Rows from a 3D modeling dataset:
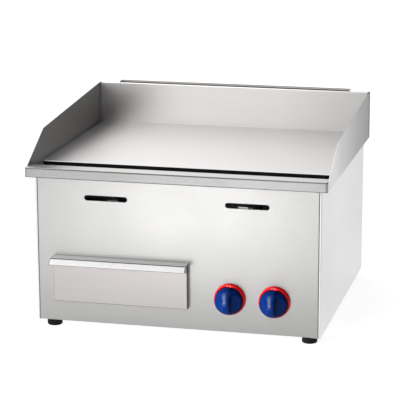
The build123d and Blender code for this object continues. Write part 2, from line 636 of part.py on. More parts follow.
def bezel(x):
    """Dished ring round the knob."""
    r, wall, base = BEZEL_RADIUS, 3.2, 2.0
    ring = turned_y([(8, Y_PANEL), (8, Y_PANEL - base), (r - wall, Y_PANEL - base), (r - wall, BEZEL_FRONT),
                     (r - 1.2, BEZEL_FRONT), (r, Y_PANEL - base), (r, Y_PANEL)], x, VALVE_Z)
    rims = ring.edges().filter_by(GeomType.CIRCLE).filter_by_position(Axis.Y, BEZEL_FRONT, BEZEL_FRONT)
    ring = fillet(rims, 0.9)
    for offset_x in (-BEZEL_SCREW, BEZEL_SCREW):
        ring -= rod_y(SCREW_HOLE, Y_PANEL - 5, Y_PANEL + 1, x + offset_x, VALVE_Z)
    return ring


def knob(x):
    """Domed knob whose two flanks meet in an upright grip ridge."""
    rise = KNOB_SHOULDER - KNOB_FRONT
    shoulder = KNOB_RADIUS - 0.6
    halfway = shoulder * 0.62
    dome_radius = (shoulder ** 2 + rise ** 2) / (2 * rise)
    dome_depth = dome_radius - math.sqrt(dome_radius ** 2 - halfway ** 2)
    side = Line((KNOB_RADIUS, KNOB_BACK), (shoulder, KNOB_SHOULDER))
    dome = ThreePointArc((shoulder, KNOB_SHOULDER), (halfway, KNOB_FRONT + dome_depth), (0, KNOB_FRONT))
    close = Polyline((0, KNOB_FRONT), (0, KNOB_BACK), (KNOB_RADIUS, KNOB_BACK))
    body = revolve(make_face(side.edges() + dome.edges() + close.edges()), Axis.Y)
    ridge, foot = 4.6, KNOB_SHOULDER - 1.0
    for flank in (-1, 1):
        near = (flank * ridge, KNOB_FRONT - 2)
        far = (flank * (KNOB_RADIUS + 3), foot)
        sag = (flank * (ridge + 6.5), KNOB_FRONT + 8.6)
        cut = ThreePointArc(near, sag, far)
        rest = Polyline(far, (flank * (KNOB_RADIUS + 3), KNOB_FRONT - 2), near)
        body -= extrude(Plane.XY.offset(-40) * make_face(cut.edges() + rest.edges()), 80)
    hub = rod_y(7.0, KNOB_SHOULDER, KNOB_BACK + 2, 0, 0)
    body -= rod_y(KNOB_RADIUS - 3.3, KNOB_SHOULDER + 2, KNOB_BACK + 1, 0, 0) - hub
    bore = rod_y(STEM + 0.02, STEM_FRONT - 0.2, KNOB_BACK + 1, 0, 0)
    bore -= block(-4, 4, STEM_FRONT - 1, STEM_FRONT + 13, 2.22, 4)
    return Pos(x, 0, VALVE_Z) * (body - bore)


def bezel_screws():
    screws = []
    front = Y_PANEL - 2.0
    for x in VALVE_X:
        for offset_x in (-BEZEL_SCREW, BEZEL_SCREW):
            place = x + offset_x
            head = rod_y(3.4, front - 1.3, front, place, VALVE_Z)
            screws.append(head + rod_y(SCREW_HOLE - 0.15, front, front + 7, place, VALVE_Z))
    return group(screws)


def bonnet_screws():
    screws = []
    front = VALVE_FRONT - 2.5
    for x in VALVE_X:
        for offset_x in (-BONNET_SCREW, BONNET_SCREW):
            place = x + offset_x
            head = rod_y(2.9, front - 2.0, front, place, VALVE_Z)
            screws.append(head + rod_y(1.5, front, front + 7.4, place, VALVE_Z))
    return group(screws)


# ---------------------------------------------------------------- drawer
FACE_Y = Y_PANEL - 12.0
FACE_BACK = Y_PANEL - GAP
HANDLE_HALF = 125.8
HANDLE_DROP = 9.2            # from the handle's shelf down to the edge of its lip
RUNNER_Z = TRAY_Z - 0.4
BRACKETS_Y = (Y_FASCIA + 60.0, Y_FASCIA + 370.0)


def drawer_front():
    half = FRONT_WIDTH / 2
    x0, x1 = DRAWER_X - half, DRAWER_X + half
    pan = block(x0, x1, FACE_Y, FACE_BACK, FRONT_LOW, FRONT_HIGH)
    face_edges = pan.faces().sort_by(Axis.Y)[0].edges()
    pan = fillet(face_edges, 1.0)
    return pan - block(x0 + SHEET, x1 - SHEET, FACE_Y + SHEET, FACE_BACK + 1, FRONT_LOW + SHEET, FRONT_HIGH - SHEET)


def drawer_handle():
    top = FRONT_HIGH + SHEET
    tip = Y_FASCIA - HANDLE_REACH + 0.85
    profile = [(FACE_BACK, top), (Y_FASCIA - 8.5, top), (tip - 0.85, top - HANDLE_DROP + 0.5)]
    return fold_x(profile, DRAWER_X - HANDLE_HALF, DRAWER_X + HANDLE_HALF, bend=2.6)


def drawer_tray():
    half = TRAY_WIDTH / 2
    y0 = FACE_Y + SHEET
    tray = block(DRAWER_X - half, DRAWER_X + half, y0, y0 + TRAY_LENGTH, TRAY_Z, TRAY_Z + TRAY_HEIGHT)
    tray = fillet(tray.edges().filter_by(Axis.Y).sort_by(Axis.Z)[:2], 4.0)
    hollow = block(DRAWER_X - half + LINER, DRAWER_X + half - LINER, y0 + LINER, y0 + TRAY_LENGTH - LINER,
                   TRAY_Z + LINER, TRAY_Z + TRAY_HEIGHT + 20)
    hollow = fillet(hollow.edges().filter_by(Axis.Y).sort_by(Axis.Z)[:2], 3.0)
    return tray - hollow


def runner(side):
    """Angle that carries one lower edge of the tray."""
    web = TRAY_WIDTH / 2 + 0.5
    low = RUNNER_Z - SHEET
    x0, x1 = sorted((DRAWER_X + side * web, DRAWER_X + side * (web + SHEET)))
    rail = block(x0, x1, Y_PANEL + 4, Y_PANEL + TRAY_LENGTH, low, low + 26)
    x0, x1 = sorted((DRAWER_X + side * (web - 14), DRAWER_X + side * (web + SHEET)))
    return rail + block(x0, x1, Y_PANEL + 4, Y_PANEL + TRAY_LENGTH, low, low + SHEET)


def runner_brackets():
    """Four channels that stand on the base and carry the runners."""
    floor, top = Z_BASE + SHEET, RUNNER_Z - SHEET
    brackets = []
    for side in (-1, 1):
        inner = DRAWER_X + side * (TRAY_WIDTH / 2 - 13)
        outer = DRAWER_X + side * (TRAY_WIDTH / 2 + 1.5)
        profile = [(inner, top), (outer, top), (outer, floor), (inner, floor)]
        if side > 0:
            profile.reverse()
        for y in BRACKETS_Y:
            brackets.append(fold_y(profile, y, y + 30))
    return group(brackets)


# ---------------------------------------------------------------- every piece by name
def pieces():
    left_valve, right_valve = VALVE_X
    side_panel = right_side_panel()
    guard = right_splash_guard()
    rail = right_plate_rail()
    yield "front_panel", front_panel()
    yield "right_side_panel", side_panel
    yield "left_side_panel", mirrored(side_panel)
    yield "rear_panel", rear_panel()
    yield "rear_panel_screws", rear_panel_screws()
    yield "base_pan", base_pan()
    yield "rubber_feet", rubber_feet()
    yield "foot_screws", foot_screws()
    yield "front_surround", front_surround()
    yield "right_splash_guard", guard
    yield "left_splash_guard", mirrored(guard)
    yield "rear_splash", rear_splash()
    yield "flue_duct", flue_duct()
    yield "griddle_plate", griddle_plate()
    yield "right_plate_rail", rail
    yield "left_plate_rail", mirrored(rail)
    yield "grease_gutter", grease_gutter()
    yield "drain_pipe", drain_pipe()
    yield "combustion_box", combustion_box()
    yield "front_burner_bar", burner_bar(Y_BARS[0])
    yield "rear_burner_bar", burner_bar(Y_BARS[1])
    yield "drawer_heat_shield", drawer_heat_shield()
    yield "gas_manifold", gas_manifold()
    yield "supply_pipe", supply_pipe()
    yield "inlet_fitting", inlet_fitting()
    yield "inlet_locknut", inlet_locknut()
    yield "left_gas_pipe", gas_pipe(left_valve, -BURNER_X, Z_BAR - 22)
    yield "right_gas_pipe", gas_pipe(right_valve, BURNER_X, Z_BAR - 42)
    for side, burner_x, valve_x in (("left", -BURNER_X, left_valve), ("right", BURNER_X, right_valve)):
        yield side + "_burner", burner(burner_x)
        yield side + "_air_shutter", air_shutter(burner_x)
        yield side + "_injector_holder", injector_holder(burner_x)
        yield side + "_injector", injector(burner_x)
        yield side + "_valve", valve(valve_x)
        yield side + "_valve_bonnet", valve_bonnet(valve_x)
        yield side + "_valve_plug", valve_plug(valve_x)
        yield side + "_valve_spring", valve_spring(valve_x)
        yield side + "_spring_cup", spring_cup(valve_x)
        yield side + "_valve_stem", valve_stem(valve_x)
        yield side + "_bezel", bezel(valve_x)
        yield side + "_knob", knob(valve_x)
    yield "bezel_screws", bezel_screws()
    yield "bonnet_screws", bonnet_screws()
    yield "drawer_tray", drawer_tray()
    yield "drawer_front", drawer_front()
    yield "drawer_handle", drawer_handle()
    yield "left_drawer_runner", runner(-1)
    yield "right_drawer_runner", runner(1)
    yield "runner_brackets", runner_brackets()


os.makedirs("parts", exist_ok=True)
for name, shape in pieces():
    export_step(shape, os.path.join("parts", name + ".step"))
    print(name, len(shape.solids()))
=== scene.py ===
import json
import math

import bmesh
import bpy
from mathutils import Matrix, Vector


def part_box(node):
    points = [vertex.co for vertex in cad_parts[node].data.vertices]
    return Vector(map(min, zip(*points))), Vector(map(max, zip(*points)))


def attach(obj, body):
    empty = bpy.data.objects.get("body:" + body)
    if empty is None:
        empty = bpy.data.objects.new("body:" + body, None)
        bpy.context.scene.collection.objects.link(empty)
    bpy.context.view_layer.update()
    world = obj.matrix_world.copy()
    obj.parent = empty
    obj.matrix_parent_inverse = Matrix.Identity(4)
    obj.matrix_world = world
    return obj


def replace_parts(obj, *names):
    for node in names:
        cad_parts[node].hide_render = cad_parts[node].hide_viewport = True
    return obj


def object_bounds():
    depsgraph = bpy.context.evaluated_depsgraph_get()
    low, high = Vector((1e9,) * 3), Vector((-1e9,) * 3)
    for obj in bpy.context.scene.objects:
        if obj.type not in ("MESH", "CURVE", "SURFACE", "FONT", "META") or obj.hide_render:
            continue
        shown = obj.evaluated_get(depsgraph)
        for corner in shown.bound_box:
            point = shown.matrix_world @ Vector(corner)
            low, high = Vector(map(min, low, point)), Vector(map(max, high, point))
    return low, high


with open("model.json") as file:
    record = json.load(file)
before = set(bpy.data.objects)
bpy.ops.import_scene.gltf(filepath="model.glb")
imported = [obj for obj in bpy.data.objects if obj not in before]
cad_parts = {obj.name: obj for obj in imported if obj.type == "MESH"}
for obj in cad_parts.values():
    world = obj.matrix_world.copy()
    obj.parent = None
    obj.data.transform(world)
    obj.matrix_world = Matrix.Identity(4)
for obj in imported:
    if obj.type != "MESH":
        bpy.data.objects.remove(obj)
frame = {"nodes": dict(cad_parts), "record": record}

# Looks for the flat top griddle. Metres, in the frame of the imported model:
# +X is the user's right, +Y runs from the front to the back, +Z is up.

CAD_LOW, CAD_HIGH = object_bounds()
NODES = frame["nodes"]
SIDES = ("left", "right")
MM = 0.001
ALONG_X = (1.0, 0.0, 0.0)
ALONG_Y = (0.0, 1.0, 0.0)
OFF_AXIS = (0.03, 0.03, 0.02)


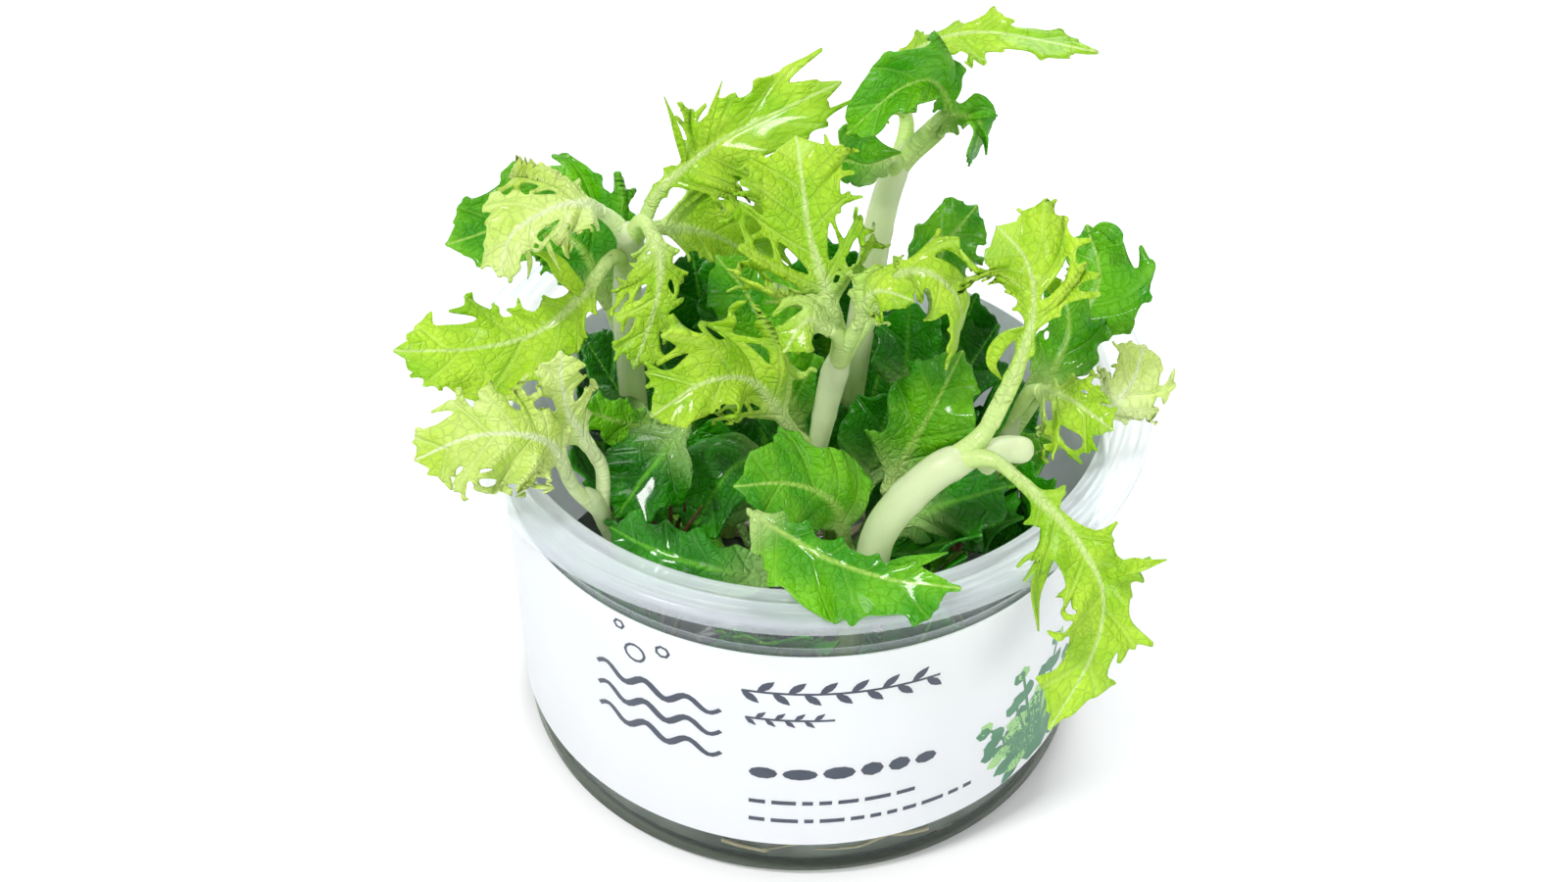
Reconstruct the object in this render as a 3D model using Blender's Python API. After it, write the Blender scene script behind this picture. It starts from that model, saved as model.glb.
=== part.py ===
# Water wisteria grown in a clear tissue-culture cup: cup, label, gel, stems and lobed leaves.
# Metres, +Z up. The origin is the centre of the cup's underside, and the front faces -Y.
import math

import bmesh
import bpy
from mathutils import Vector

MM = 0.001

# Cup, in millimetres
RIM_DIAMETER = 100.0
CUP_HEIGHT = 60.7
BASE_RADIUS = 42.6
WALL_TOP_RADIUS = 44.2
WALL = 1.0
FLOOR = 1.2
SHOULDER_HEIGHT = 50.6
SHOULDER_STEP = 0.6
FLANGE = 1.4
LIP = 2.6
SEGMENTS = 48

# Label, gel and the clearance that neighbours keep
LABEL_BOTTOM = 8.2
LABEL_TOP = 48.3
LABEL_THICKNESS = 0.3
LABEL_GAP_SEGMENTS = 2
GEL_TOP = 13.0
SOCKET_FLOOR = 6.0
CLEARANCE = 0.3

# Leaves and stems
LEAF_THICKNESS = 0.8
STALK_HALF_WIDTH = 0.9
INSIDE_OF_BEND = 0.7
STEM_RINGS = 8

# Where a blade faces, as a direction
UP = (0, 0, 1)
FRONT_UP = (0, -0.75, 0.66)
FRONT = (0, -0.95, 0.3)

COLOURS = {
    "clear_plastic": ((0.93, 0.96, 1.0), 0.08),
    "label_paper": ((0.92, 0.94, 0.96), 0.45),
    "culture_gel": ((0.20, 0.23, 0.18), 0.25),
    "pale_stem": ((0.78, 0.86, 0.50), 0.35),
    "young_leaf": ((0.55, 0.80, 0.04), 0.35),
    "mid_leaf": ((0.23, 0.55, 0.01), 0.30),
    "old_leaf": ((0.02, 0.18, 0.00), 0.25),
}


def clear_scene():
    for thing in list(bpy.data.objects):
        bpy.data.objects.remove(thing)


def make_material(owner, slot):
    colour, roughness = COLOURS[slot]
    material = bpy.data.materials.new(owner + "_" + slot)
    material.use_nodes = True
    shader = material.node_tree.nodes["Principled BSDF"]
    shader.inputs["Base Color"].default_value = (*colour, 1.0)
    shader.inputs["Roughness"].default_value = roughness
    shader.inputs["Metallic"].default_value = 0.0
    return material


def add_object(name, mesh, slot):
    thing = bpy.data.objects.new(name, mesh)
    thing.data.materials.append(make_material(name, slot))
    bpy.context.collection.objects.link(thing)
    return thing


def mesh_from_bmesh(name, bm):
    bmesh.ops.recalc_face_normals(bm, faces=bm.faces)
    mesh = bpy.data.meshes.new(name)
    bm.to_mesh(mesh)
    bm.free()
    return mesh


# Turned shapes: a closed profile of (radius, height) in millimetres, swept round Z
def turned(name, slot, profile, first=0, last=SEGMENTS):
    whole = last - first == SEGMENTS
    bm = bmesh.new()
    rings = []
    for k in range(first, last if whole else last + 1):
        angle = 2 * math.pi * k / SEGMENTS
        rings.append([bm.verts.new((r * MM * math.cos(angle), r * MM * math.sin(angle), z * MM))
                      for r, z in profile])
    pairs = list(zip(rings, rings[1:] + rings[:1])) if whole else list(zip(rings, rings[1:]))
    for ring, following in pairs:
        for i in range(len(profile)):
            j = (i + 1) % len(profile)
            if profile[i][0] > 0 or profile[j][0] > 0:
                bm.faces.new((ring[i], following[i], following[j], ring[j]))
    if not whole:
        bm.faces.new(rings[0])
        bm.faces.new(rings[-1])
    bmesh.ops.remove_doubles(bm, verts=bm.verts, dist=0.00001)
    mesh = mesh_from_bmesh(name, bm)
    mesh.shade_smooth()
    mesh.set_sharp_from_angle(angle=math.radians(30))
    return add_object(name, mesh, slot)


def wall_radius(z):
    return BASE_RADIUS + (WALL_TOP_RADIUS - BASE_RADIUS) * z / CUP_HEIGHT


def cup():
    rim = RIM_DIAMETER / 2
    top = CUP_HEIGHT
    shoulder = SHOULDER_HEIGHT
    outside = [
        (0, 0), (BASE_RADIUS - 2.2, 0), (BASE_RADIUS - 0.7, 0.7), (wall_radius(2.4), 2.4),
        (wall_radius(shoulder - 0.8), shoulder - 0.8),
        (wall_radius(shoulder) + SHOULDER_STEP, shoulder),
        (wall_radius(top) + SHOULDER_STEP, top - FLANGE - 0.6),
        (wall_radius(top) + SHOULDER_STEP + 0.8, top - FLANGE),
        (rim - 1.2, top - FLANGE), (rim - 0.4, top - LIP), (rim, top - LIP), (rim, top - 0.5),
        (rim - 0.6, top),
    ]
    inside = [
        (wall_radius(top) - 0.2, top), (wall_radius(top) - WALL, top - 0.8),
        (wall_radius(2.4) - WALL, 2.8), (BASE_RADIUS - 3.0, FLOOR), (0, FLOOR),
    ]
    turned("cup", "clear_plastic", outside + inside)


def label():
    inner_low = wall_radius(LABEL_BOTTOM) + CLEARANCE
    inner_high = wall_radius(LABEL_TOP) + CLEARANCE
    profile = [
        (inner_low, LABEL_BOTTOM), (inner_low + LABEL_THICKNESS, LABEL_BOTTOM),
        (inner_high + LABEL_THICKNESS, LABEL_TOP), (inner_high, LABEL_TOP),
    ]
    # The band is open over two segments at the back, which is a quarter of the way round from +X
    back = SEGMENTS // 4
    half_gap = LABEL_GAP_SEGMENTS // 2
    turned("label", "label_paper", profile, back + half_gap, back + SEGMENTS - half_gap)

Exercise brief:
Count each line with "objects" in it and report that figure by itself.

Exercise response:
11